Some may claim Kolkata to be dead. But I claim it to be alive-or at least having some sort of energy and power to breathe life into individuals who are dying—not physically, but spiritually. The city reenergized my tired mind and kicked me back into life when I came to see. No doubt, Tagore is correct—it was my hunger to see that drove me to this strange place that is sometimes awful and other times awe-full.
* * *
I sat in the front of the Ambassador taxi cab with a water bottle and notebook between my knees. We crawled up Gariahat Road and through Park Circus. It was rush hour and the traffic was packed. I peacefully waited in the front passenger seat, left arm out the window, watching things like Birla Mandir, Park Circus Maidan, and other landmarks pass for the last time in a while. Sujoy and Vinayak rode in the rear seat, quietly at first. Vinayak had this running joke that for the last 24 hours, he would say annoyingly specific things like “That’s the last time you’ll ever eat breakfast in that chair reading The Telegraph while I stand over you waving a cricket bat .” We pulled up aside another taxi on Gariahat Road, and as the drivers bickered he said, “This is the last time you’ll be sitting on Gariahat in the back of a taxi hearing two drivers fight in Bengali.”
“Somehow I’m not so sure that’s true.” I responded, with glazed eyes and a smirk.
* * *
I have every intention of returning to Bengal—to Kolkata. This city was my “first.” The first time I have ever really experienced urban life and independence, and it came at a perfect time when I was itching to get into a dense, intense city. I had recently been reading a lot of economic development and urban studies literature which prepared me to confront India and Kolkata from a perspective considering development, economies, and history. After spending three and half months in the city, experiencing its busy streets, congested traffic, raw livelihood, structural violence, and raging commerce, I was excited to read Calcutta: Two Years in the City by Amit Chaudhuri but found his memoir patronizing and presumptuous. Speaking to Chaudhuri confirmed this about his take on the city and the life there. As one of the elite journalistic class and only a part-time resident, Chaudhuri views Kolkata as the death of Calcutta.
Chaudhuri talked about a need for engagement with the past as a way to bring on a living history. He feels that Bengalis have put persons like Rabindranath Tagore on a pedestal and refused to interact with his works in a modern way, instead preserving his works as if holy and sacred. I agree with his criticism of over-attached preservation of tradition rather than interaction with living art. Nonetheless , new art and subject for art is still present in the city.
His memoir is filled with nostalgia for a Calcutta that existed only in his mind and the minds of the young elite of the 1970s and 1980s. Like others I encountered during my stay, Chaudhuri was nostalgic for something that never really existed: a Calcutta that was at peace with its imperial past and encouraged in its new freedom to move forward. Those with that nostalgia forget the struggles of those forgotten times. This is true around the world. They never recognize their rose-colored glasses and instead blame everything on this “new generation.” That is a discussion for another time, though.

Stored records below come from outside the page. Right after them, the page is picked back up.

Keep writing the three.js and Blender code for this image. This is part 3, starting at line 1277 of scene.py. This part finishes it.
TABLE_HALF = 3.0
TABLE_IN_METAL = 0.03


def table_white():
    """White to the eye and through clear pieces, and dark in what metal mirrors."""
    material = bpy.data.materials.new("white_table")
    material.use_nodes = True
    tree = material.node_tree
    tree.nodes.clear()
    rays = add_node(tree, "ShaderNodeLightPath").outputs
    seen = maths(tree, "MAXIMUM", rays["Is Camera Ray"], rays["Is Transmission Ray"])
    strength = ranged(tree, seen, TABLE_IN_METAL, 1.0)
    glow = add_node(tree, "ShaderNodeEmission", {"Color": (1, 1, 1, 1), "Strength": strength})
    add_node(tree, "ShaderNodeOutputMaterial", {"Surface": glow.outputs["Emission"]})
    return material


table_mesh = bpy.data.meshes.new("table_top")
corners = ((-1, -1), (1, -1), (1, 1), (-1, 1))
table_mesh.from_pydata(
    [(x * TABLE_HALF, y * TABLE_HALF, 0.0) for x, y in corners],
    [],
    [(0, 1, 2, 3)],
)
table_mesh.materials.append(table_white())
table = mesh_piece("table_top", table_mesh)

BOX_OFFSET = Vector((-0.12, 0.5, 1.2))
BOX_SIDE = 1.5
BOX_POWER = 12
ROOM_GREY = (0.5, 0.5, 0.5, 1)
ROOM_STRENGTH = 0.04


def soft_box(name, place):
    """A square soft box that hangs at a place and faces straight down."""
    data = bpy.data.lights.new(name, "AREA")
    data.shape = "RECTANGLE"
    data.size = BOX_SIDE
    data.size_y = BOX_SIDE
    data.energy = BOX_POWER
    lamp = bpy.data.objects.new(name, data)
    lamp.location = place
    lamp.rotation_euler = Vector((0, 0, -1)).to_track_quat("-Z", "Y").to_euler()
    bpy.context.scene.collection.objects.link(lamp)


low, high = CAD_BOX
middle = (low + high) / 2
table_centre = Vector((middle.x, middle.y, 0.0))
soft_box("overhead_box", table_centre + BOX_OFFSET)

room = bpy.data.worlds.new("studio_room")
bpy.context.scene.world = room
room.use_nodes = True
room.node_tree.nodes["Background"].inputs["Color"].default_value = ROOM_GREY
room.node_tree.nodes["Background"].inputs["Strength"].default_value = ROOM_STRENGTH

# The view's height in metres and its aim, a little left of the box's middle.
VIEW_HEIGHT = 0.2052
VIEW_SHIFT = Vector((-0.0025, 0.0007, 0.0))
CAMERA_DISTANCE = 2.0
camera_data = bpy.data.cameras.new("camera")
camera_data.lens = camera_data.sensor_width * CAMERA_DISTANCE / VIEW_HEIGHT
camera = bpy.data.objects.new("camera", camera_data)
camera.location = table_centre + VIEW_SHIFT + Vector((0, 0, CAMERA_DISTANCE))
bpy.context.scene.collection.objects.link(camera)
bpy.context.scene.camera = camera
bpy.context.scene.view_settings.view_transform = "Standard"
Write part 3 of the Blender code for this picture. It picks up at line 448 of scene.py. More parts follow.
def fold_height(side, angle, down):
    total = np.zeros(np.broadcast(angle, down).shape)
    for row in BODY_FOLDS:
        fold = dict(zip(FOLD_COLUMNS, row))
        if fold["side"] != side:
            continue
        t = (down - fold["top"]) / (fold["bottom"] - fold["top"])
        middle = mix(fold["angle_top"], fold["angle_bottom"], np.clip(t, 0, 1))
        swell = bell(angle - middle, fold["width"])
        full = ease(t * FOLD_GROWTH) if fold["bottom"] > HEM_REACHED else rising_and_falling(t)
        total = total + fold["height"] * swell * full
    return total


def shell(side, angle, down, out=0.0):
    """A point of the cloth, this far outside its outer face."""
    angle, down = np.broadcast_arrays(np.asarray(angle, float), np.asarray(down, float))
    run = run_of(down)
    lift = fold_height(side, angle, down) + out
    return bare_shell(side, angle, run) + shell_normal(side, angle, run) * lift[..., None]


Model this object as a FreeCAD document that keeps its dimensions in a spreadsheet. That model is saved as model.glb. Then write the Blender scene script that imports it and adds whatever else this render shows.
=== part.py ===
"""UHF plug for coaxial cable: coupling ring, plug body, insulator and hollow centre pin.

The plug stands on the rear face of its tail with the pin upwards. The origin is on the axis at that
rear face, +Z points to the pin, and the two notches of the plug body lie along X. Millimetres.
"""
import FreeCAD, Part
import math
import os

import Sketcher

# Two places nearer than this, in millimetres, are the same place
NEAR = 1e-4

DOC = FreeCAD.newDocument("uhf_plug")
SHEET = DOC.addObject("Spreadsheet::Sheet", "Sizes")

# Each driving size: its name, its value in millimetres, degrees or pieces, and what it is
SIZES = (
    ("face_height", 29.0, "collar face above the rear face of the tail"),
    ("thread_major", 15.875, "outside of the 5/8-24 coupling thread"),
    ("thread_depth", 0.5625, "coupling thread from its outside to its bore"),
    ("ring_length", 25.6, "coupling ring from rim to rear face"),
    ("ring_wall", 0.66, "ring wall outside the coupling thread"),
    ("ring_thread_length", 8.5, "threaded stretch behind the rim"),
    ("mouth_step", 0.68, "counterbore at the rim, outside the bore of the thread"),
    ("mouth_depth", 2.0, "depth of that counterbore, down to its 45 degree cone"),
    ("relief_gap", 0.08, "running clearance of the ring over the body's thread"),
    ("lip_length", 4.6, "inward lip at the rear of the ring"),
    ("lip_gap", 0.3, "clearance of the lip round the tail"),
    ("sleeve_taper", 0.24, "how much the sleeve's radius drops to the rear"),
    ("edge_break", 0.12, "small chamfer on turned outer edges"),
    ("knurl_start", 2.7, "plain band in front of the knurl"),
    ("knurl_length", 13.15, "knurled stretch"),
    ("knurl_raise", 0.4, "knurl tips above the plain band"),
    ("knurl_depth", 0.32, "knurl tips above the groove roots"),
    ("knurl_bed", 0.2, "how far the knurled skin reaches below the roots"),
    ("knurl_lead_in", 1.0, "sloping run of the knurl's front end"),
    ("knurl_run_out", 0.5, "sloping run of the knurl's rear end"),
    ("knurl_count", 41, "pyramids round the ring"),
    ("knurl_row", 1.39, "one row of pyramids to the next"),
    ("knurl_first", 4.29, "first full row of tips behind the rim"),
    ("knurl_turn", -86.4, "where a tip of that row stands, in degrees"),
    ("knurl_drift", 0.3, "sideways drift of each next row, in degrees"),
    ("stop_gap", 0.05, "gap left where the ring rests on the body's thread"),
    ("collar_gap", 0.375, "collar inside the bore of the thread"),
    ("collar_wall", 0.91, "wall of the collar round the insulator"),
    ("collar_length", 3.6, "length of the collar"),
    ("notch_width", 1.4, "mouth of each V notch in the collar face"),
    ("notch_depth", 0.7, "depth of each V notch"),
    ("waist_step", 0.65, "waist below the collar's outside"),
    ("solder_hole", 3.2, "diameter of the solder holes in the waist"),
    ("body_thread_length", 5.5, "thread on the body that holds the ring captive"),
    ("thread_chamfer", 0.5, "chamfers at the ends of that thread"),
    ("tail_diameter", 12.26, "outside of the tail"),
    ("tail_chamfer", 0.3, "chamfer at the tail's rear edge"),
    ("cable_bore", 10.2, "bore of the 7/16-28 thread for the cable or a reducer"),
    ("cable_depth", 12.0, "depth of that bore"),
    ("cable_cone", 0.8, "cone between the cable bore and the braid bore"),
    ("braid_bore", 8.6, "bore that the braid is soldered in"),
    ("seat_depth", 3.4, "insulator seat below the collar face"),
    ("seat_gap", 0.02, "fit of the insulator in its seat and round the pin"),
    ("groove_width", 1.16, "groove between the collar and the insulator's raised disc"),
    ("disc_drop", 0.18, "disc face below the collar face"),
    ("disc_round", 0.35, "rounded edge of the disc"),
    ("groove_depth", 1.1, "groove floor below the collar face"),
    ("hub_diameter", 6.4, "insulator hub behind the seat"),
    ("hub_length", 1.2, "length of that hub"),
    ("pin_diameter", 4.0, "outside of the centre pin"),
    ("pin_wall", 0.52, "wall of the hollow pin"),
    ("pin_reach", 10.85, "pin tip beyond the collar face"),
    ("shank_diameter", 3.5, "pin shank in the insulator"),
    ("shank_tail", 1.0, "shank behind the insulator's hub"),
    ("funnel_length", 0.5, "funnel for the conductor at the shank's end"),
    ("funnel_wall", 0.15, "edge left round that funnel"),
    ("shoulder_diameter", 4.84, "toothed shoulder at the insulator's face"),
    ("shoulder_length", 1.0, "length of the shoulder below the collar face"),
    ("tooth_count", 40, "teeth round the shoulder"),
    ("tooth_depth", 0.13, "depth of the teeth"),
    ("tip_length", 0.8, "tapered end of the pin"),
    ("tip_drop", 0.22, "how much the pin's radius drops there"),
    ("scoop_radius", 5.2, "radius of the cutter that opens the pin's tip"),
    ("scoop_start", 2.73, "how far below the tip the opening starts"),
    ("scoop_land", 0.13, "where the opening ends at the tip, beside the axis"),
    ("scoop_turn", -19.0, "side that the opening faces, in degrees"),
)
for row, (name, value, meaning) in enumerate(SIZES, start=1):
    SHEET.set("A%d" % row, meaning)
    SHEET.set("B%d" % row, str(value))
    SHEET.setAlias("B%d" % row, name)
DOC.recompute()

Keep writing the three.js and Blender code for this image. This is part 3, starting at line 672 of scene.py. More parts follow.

Kolkata is not a dying city. Parts of Calcutta are dead and parts of Kolkata are dying. But the city is not dying or dead. Surely, Calcutta has been in some sort of decline ever since the British moved the center of the Raj to Delhi in 1912. Businesses have left. The young are not moving to Kolkata like they could be. History and art seem somewhat stagnant. The booms are in Bangalore and Chennai and Mumbai. Delhi and Kolkata are still the busts.
I think that is going to change soon. Kolkata’s population still lives. It still works. The city has an undeniable flow. Life is challenging, but perfectly so. The challenge of Kolkata and its deep history are going to start drawing people back. As the young, affluent class grows bored of Bangalore start-ups & silicone and Mumbai glitz & glam, people will find things to love again in Kolkata—a city made for people, by people. Kolkata’s time will come again. Affluent, entrepreneurial young people in the western hemisphere are moving back into cities like Kolkata. It will happen there too with a few shifts in the business and political winds. Kolkata is not dead. It is in need of pruning and maturing.
* * *
As we passed Park Circus Wednesday evening, I sat in the front seat, watching the city roll by for the last time on this visit. Sujoy pointed out the places he used to play tennis and cricket as a young man and where his high school was. We rolled into the older, central Kolkata, passing busy streets of mosques, temples, and markets. The sounds of car horns, rumbles of trucks, rattles of the tram, loud calls of the chaiwallas and fat Bengali women, filled my ears while diesel, shit, and chickens filled my nostrils. That’s life in Kolkata: the liveliest dead city on earth.
Amidst the forced smorgasbord of senses ranging from pleasurable and offense, suddenly one voice stood out. Sujoy’s impeccable English and James Earl Jones pitch resonated inside the cab like a narrator’s track over a documentary.
“Calcutta when it was the seat of the British Raj was poised to become one of the greatest cities in the world: Rich with high culture and folk culture; full of commerce and life and opportunity. Since 1912, and since independence, Kolkata has declined. The growth is not here and people have slowed down.
“The culture is still rich here with imperial hangover and the Bengali obsession with Tagore and his legacy. Always there has been great poverty and inequality. We lag behind India in our infrastructure, living standards, and health.